В своих воспоминаниях, опубликованных на общедоступной странице в Google Docs, ЛеКлер сравнил акустический сет Дилана с «церковной службой. В воздухе витало что-то почти святое, и музыка преодолевала все границы, которые способна определить или включить в себя популярная культура. Зрелище было завораживающим, мы были в благоговении». Однако вслед за акустическим отделением неизбежно (на это недвусмысленно намекали усилители, стоящие на сцене с самого начала концерта) следовал электрический сет. Неудивительно, что после предшествующей «церковной службы» он казался некоторым прихожанам форменным святотатством.

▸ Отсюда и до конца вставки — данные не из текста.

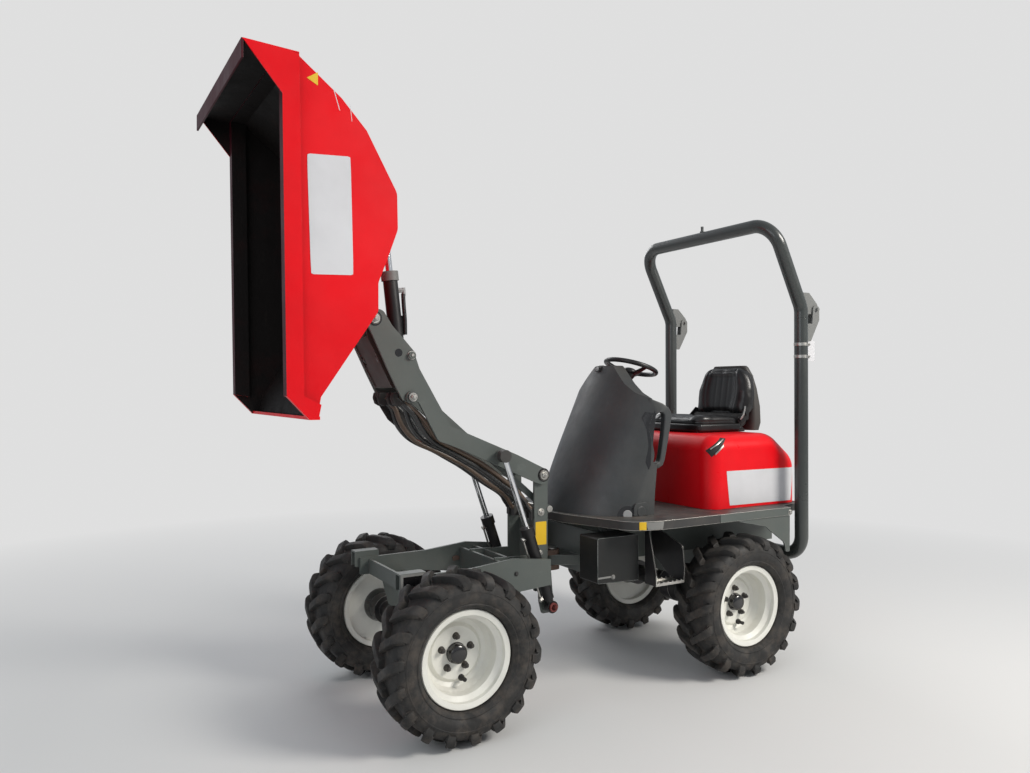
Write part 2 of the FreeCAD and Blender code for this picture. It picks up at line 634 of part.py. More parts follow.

ЛеКлер вспоминает, что после перерыва Дилан появился на сцене в компании пяти музыкантов, объявленных ранее как Levon and the Hawks: «Самое лучшее определение, которое я могу подобрать для описания того, что последовало, это «взрывное»… "Tombstone Blues" – шквал этого электрического саунда сворачивал крышу. Мне особенно запомнилась невероятная энергия, исходившая от Рика Данко – его бас пульсировал и вибрировал через все мое тело. Дилан, который был таким утонченным и уязвимым во время акустического отделения, теперь превратился в безумную марионетку. Он постоянно поворачивался к Робби [Робертсону] и подначивал его, как будто их жизни зависели друг от друга. Записи [тех концертов], которые всплыли за прошедшие годы, великолепны, но они никогда не передают свирепого духа отмороженных дуэлей Робби и Дилана»[43].
Подводя итог своему восторженному репортажу, автор заключает, что в целом реакция публики была позитивной – Дилан «определенно привлек большую часть зрителей в свой лагерь». Однако он также вспоминает выкрики из зала, звучавшие во время электрического сета: «Фолк-музыка!», «Вали назад в Англию к The Beatles!» ЛеКлеру также удалось подслушать разговор двух зрителей после концерта – они обсуждали, сколько недовольных вышло из зала во время электрического отделения[12]. Сидя в своем первом ряду, ЛеКлер не имел возможности наблюдать то, что происходило в зрительном зале. Однако Левону Хелму со сцены было определенно виднее. И слышнее. «Люди продолжали свистеть, – комментировал Левон те осенние концерты. – Чем больше Боб слышал всего этого, тем сильнее ему хотелось задолбить эти песни в зрителей… Мы не хотели играть так громко, но Боб скомандовал звукачам выкрутить громкость на полную… Он качался и рубился перед краем сцены, пока Робби играл свои соло… Я стал приходить к мнению, что это странный способ зарабатывать на жизнь: вылетаешь на концерт на частном самолете Боба, выпрыгиваешь из лимузина, а затем тебя освистывают»[44]. Хелм протянул всего лишь два месяца, после чего сдался и покинул группу. «Левон заявил: "Я больше не хочу этим заниматься", – вспоминал Робертсон, признавая: – Поначалу шума было многовато»[45].